July 24, 2016

Commemorative Soapy Smith rifle

Soapy Smith and the shootout on Juneau Wharf
predominantly engraved
(Click image to enlarge)


Built on a Henry Big Boy .44 Magnum, the Skagway Heritage Rifle is fully-functional and is 24 karat gold-plated! Henry is one of the most trusted firearm manufacturers in the country, and American Legacy Firearms guarantees that each rifle is built to last. Only 10 will be available in the edition! Each engraving is specific to Skagway’s history.
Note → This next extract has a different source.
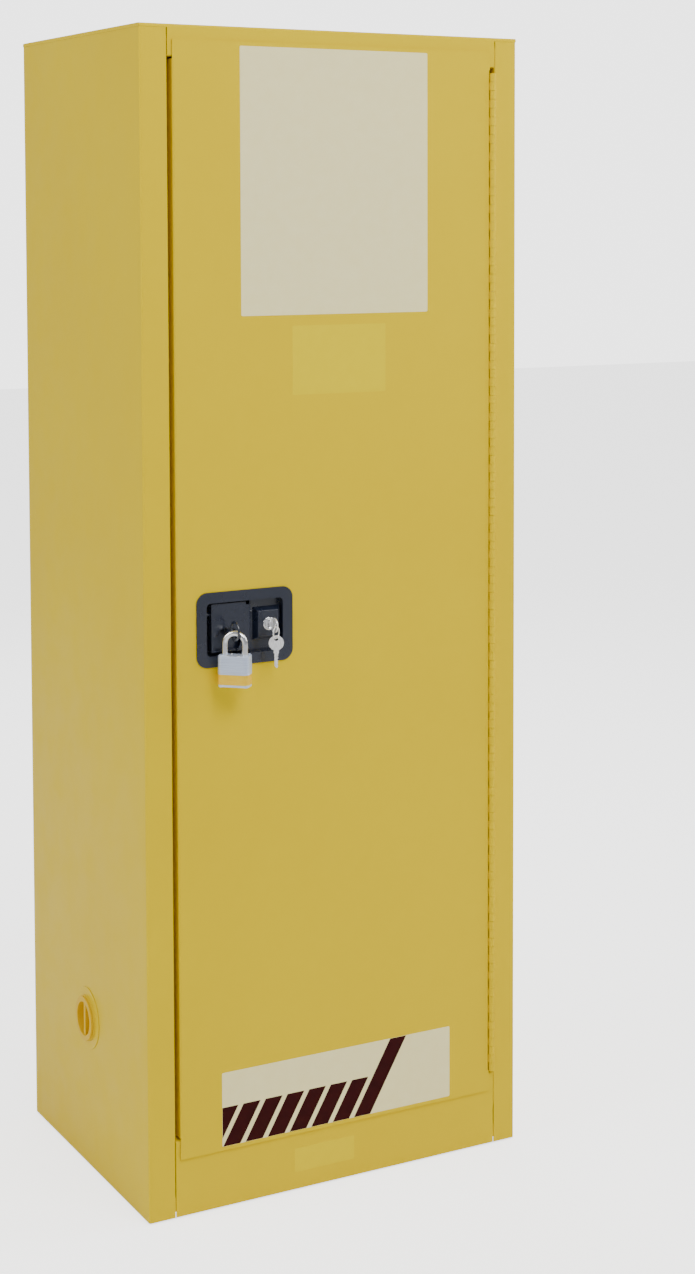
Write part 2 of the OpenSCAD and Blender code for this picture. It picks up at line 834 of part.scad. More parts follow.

      The artwork shows a bust of Soapy and a scene of the shootout on Juneau Wharf, using the painting by artist Andy Thomas, whom I am proud to have assisted in the historical information. It's a shame it wasn't done on the Winchester Model 1892 rifle.
      My cousin, Jay Douglas Hartzell, ordered one. I'm so jealous!

Price: $2,495.00

For more information and photographs go to American Legacy Firearms.

A favorite saying of his was, “Do unto others what they’d like to do to you, but do it first.”
Alias Soapy Smith, Introduction.


1847: Mormon leader Brigham Young and his followers arrive in the valley of the Great Salt Lake (Utah).
1847: Richard M. Hoe patents the rotary-type printing press.
1849: Georgetown University in Washington, DC, presents its first Doctor of Music Degree to Henry Dielman.
1858: the first weekly mail to Santa Fe, New Mexico Territory arrives from the east.
1865: Indians led by Red Cloud, Crazy Horse, Young Man Afraid, and Roman Nose, camp near Fort Casper (Wyoming) to plan their next battle.
1866: Tennessee is the first state readmitted to the Union after the Civil War.
1869: William F. Cody is “discovered” at Fort McPhearson, Nebraska by the novelist, Ned Buntline.
1886: Calvin James hangs at Fort Smith, Arkansas for the August 1, 1885 murder of Tony Love, a partner in illegal liquor sales in the Chickasaw Nation.
1890: Soap Gang members John “Reverend” Bowers and others are arrested in Denver, Colorado for operating a mock auction house, designed to sell fake gold watches to unsuspecting victims.
1895: Construction begins at Fort Constantine Yukon by the North West Mounted Police at junction of Forty-mile Creek and Yukon River. It is due to the growing number of whites and gold miners in the area, which will be home to the largest gold rush in history. This rush will draw bad man Soapy Smith north, setting up operation on the American side, at Skagway, Alaska.
1897: Black soldiers of the 25th Infantry Bicycle Corps set out on a 40-day expedition on bicycles, from Missoula, Montana to St. Louis, Missouri to demonstrate the unique means of military transportation.
1898: One-time Soap Gang member, Jeff Dunbar is shot and killed in a saloon by a bartender, Jim Davis, in Dixon, Wyoming.
1899: outlaw Sam Ketchum, brother of Thomas “Black Jack” Ketchum dies from shock due to an arm amputation in the Santa Fe, New Mexico prison. Sam was involved in the robbery of three Santa Fe Railroad trains near Folsom, New Mexico, with his brother’s gang. Sam was wounded by a posse on July 12, 1899, but nor before killing Sheriff Edward Farr and Deputy W. H. Love. Lawman Tom Smith was also killed by one of the outlaws. Sam was shot in the shoulder, but managed to escape. He hid at a ranch owned by Henry Lambert near Ute Park. Gangrene set in and Lambert was forced to amputate Sam’s arm. A few days later, Ketchum was found and taken to prison, where he died within two weeks.